A Quiet Place: Day One.

When I was a teenager, I was very into thrillers. I didn’t like gore, and I didn’t like demons, but I loved a tight, suspenseful situation that people had to find their way out of. My mom used to take me and my sisters, sometimes me and my friends, to Blockbuster, and we’d each get to pick a movie. Sometimes we had to collaborate, pick a movie or two together, and we always chose something a little scary. Not The Ring scary or The Grudge (!), but apocalyptic scary like Cloverfield or Quarantine

While I gravitate more to dramas these days, I still like to be spooked in this sort of peripheral way every once in a while. I liked A Quiet Place, and my boyfriend wanted to see this prequel. We are AMC A-Listers (!) so we went. While I can’t advocate for the movie itself, which was a little messy in its logic and made some decisions plot-wise that had me in my Studying Racial Representation Rage Zone, one thing I loved about it was Lupita N’yongo. 

Before the movie became end-of-the-world hectic, it proceeded like a drama. N’yongo’s character is at a hospice because she has cancer, and she’s the only youngish person there. Because of this, she makes friends with one of the nurses, also a person of color and around her age. There isn’t quite romantic tension between them, just a chill friendship brewing, which was cool to see. N’yongo’s character is mean in a funny way—can’t be bothered to indulge in niceties. She wears a beanie most of the time, has a cat she takes everywhere on a leash. She’s a poet. 

Watching N’yongo play this character, I realized I hadn’t seen her in anything resembling contemporary real life. She was an evil doppelganger in Us, a warrior-girlfriend in Black Panther and (to my utter ire) a tortured slave in 12 Years a Slave. Watching her be all of these fantastical and/or historical people, some good roles, some less good, it was very refreshing to see her play just an everyday person living their everyday life, even if this was all a prelude to an apocalypse. I could’ve watched a whole movie of her being this before-the-world-ends person, dealing with the fact that she’s dying young, dealing with her childhood baggage, writing insulting but funny poems while she waits for whatever’s coming next. 

It made me realize that the movies like that, movies where Black people are just living their lives, indulging in drama that is not otherworldly and is not explicitly and indulgently racial are few and far between. TV shows are more prevalent (thank you for your service, Insecure), but when was the last time you went to a movie that starred a Black person (a Black woman!) just vibing? 

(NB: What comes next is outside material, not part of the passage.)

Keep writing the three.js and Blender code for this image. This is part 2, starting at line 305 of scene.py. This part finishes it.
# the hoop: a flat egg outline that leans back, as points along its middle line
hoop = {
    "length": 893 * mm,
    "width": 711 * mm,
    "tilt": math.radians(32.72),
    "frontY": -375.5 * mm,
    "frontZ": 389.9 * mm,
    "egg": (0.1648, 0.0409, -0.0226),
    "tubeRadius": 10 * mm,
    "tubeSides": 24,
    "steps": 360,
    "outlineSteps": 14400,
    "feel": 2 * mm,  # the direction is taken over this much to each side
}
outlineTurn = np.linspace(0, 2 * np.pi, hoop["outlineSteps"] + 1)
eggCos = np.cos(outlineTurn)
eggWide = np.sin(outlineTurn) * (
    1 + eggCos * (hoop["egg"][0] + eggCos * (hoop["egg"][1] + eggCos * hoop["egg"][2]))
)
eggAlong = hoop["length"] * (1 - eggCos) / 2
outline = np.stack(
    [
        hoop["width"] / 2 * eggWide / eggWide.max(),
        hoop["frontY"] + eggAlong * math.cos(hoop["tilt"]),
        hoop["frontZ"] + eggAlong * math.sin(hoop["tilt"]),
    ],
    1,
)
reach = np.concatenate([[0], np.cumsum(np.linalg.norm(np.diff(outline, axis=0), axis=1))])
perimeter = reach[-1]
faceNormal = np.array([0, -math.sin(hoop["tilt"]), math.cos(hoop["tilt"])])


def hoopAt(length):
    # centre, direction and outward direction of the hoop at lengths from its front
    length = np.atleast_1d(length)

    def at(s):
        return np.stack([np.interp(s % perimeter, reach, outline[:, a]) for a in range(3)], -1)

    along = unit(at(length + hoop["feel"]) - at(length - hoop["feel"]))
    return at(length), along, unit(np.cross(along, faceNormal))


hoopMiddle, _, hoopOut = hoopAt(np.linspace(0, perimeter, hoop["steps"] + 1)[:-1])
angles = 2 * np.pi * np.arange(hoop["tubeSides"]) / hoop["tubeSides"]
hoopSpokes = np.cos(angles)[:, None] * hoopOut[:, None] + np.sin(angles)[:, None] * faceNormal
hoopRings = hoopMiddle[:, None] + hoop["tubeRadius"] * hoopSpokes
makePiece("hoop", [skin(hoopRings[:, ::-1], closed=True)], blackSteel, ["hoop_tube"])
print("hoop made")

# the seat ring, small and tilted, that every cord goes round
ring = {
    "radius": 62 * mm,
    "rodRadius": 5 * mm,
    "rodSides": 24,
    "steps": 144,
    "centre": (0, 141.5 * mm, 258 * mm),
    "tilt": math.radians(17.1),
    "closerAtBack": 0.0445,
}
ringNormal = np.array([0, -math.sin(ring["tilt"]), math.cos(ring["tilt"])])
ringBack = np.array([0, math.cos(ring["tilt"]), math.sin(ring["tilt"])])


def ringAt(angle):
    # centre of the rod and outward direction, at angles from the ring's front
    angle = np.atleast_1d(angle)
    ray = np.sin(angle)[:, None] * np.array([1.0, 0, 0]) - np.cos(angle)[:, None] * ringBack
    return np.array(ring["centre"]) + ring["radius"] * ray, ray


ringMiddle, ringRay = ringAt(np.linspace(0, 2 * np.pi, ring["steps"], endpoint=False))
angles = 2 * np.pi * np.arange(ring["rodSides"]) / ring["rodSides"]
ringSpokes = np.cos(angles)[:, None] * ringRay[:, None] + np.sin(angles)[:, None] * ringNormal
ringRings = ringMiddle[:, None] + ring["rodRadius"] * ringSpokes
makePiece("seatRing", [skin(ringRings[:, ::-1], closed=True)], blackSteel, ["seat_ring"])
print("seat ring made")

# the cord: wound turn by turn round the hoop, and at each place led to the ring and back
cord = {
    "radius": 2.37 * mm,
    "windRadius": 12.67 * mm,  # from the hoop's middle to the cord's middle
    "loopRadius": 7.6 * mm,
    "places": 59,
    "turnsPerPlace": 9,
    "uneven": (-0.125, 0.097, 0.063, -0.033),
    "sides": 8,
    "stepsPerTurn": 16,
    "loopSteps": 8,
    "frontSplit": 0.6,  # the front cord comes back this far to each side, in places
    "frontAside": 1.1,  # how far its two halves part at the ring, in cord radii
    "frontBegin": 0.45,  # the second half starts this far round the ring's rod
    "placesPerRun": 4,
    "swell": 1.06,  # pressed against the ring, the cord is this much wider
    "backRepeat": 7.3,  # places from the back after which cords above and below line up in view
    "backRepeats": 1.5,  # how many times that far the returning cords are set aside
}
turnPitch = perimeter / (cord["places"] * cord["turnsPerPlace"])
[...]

Part of the problem, according to Black film history, is that many White people won’t pay to see a movie that doesn’t star someone who looks like them (hence the White buddy that later does not leave N’yongo’s side in this film). They won’t pay to see a movie where they’re not centered unless the non-White person centered instead is teaching White people a lesson (cue the very bizarre popularity of slave movies, the many, many awards for playing someone who is getting tortured by White people in order to teach White people that torture was/is bad). It makes me frustrated, the lack of interest in indulging in a story that isn’t about you. It makes me impatient, considering how long (the entirety of American film history), people of color have had to watch White people take center stage while other people were casted just to make White people’s dreams (or nightmares) come true.

My wish for everyone is to be open-minded enough to see anyone on screen, living their lives. To quiet this impulse to have everyone else’s lives come back to yours in some way. My wish for Lupita is to be that person on screen, alive. No systemic oppression to fight, no otherworldly monsters who will consume you if you make a peep, just writing poems, just walking your cat on a leash, staring out the window, maybe—the opportunities are endless. Maybe she doesn’t even have to have cancer. She could be just dwelling in existential angst like people do. What does my life mean? Who do I want to be? I want time for pondering for all Black stars. I want it for all Black people. An opportunity to dwell in your angst, to write some things down, to go to Blockbuster (or the modern-day equivalent of Blockbuster) and pick a movie about anything. Sink into it, see someone like you doing the range of things people do.